Woody (Tokin Librul/Rogue Scholar/ Helluvafella!) said...

Reuel Marc Gerecht is an honest broker/interpreter of the terror dilemma?

According to the feculent dillweeds on NPR this morning, his opinions on 'torture' and the impacts of the recent revelations would be in no way altered if it were also reported that he was a founding member of the PNAC...

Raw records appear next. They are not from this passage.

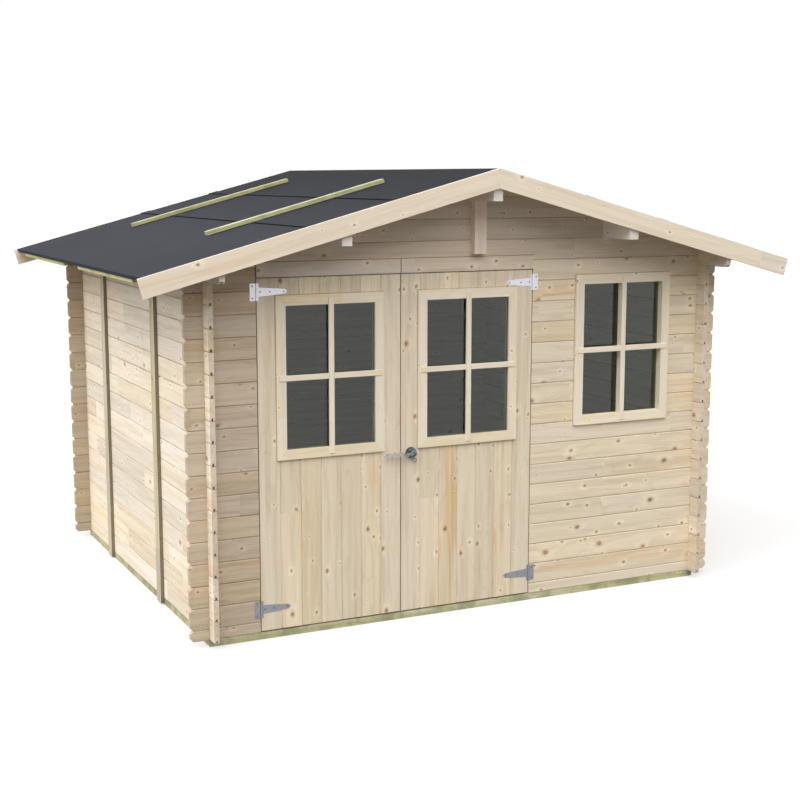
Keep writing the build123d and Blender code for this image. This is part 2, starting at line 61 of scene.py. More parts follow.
class Nodes:
    """The node tree of a new material, with short calls for the nodes that wood and felt need."""

    def __init__(self, name):
        self.material = bpy.data.materials.new(name)
        self.material.use_nodes = True
        self.tree = self.material.node_tree
        self.shader = self.tree.nodes["Principled BSDF"]
        self.place = self.node("ShaderNodeTexCoord").outputs["Object"]
        self.facing = self.place.node.outputs["Normal"]

    def node(self, kind, **settings):
        made = self.tree.nodes.new(kind)
        for setting, value in settings.items():
            setattr(made, setting, value)
        return made

    def feed(self, socket, value):
        if isinstance(value, bpy.types.NodeSocket):
            self.tree.links.new(value, socket)
        else:
            socket.default_value = value

    def math(self, operation, *values, clamp=False):
        made = self.node("ShaderNodeMath", operation=operation, use_clamp=clamp)
        for socket, value in zip(made.inputs, values):
            self.feed(socket, value)
        return made.outputs["Value"]

    def vector(self, operation, *values):
        made = self.node("ShaderNodeVectorMath", operation=operation)
        for socket, value in zip(made.inputs, values):
            self.feed(socket, value)
        scalar = operation in ("DOT_PRODUCT", "LENGTH")
        return made.outputs["Value" if scalar else "Vector"]

    def combine(self, *values):
        made = self.node("ShaderNodeCombineXYZ")
        for socket, value in zip(made.inputs, values):
            self.feed(socket, value)
        return made.outputs["Vector"]

    def random(self, first, second=0.0):
        made = self.node("ShaderNodeTexWhiteNoise", noise_dimensions="3D")
        self.feed(made.inputs["Vector"], self.combine(first, second, 0.0))
        return made.outputs["Value"]

    def noise(self, vector, scale, detail=3.0, roughness=0.55, distortion=0.0):
        made = self.node("ShaderNodeTexNoise")
        self.feed(made.inputs["Vector"], vector)
        for socket, value in (("Scale", scale), ("Detail", detail),
                              ("Roughness", roughness), ("Distortion", distortion)):
            made.inputs[socket].default_value = value
        return made.outputs["Fac"]

    def fit(self, value, low, high, new_low=0.0, new_high=1.0):
        made = self.node("ShaderNodeMapRange", interpolation_type="SMOOTHSTEP")
        for socket, item in zip(made.inputs, (value, low, high, new_low, new_high)):
            self.feed(socket, item)
        return made.outputs["Result"]

    def mix(self, factor, first, second, blend="MIX"):
        made = self.node("ShaderNodeMix", data_type="RGBA", blend_type=blend)
        self.feed(made.inputs["Factor"], factor)
        self.feed(made.inputs[6], first)
        self.feed(made.inputs[7], second)
        return made.outputs[2]

    def choose(self, factor, first, second):
        made = self.node("ShaderNodeMix", data_type="FLOAT")
        self.feed(made.inputs["Factor"], factor)
        self.feed(made.inputs[2], first)
        self.feed(made.inputs[3], second)
        return made.outputs[0]

    def bump(self, height, strength, distance):
        made = self.node("ShaderNodeBump")
        made.inputs["Strength"].default_value = strength
        made.inputs["Distance"].default_value = distance
        self.feed(made.inputs["Height"], height)
        self.feed(self.shader.inputs["Normal"], made.outputs["Normal"])


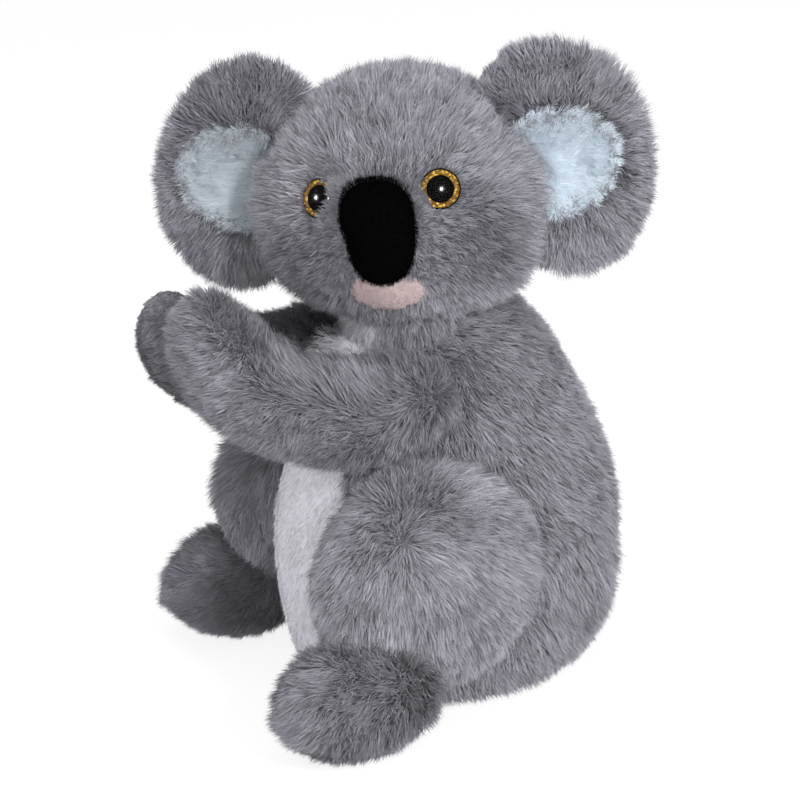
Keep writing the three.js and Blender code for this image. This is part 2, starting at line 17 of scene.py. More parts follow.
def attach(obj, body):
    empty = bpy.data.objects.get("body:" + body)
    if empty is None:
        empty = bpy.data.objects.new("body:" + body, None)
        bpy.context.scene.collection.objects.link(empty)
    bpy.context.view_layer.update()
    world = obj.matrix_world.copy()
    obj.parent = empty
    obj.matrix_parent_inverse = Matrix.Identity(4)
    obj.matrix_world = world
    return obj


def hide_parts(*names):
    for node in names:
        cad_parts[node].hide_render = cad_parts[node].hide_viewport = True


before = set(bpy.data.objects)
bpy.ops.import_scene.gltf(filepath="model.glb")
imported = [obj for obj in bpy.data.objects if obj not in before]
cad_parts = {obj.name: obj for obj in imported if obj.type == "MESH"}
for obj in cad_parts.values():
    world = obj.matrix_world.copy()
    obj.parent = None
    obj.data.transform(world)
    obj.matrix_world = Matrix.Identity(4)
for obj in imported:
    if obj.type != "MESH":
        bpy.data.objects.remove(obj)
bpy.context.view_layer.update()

bl_info = {
    "name": "Plush koala",
    "version": (1, 0, 0),
    "blender": (4, 5, 0),
    "location": "View3D > Sidebar > Koala",
    "description": "Makes the cloth, pile and face of a seated plush koala",
    "category": "Object",
}

SIDES = ("left", "right")
MM = 0.001

# The forms, as the solids have them.
TORSO = {"height": 168, "width": 119, "depth": 149, "back": 11.5}
TORSO_PROFILE = [
    *((0, 0), (0.76, 0.008), (0.92, 0.07), (1, 0.27), (0.98, 0.47)),
    *((0.79, 0.72), (0.56, 0.91), (0.3, 0.985), (0, 1)),
]
BELLY = {"width": 72, "bib": 40, "low": 8, "low_round": 14, "widest": 62, "slope": 34, "bib_slope": 26, "top": 158}
NECK = {"radius": 25, "centre": (0, -3.5, 158)}
HEAD = {"width": 115.5, "depth": 106, "height": 103, "centre": (0, -3.5, 210)}
HEAD_TURN, HEAD_TILT = 57, 3.5
CHEEK_FULLNESS = 0.04
MUZZLE = {"reach": 6, "spread": 24, "level": -8}
EAR = {"width": 71.5, "thick": 22, "height": 96, "out": 21.8, "up": 0.3, "tilt": 18}
EAR_SEAM = (43, 0, 5)
NOSE = {"width": 28.5, "depth": 22, "height": 41, "up": 1.9, "sunk": 1, "taper": 0.1, "bluntness": 2.6}
EYE = {"diameter": 16, "apart": 50, "up": 14.7, "dome": 5.5, "plate": 1.2, "sunk": 2.6, "rim": 0.8, "fit": 0.1}
PUPIL_RISE, GLITTER_THICKNESS = 0.8, 0.5
POST = {"diameter": 4, "length": 15}
SHOULDER = (41, -25, 144)
ARM = {"upper": 43, "paw": 37.5, "inward": 26, "reach": 76, "rise": 45}
ARM_SPINE = [(0.08, 0.25, -0.2), (0.55, 0.79, 0.16), (1, 1, 1)]
RIGHT_ARM_LOWERED = 6
HIP = (54, -22.75, 65.75)
THIGH = {"thick": 47, "round": 98}
FOOT = {"width": 44, "length": 68, "height": 51, "centre": (65, -59, 25), "toe_out": 4}
FLOOR_FLAT = 0.5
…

Of course the feculent phux at NPR decided we didn't need to know anything about him except his present position...

Anonymous said...

Asking for "justice" when it involves powerful people (or institutions) is defined as "partisan politics".


The Boss of You said...

Anyone angry about that frickin' health insurance story they ran this morning?

larry, dfh said...

It seems pretty obvious to this conspiracy-minded paranoid that the reason we are getting the big push on 'moving on' regarding torture, is that the agency is paying the folks at npr to walk the audience away from the issue, one in which the agency is completely steeped. After all, the interrogators weren't lindy england types. I always look to who is benefitting from a particular event, and those who benefit most from the public's ignoring the issue are the torturers themselves. Compare this to the Watergate hearings, which NPR comvered more or less gavel-to-gavel; back when they were trying for more than a paycheck from headquarters.

bg!pnk!fzzy!bnny! said...

Exactly - and conversely the more insipid and/or relatively trivial the topic, the more it will be continue to be drummed upon - per diem and ad nauseum (Monica & Elian, anyone?).

Gawrsh, NoPR's getting (nay, gotten!) about as repulsive as the poo-flingin' that ceaselessly transpires on AM tawlk radio.

Yes yes, of course I'm only speaking vicariously as my ear canals & membranes continue to be mercifully spared this dreck.

Anonymous said...

Nationalist Propaganda Radio is CIA media for people who can read.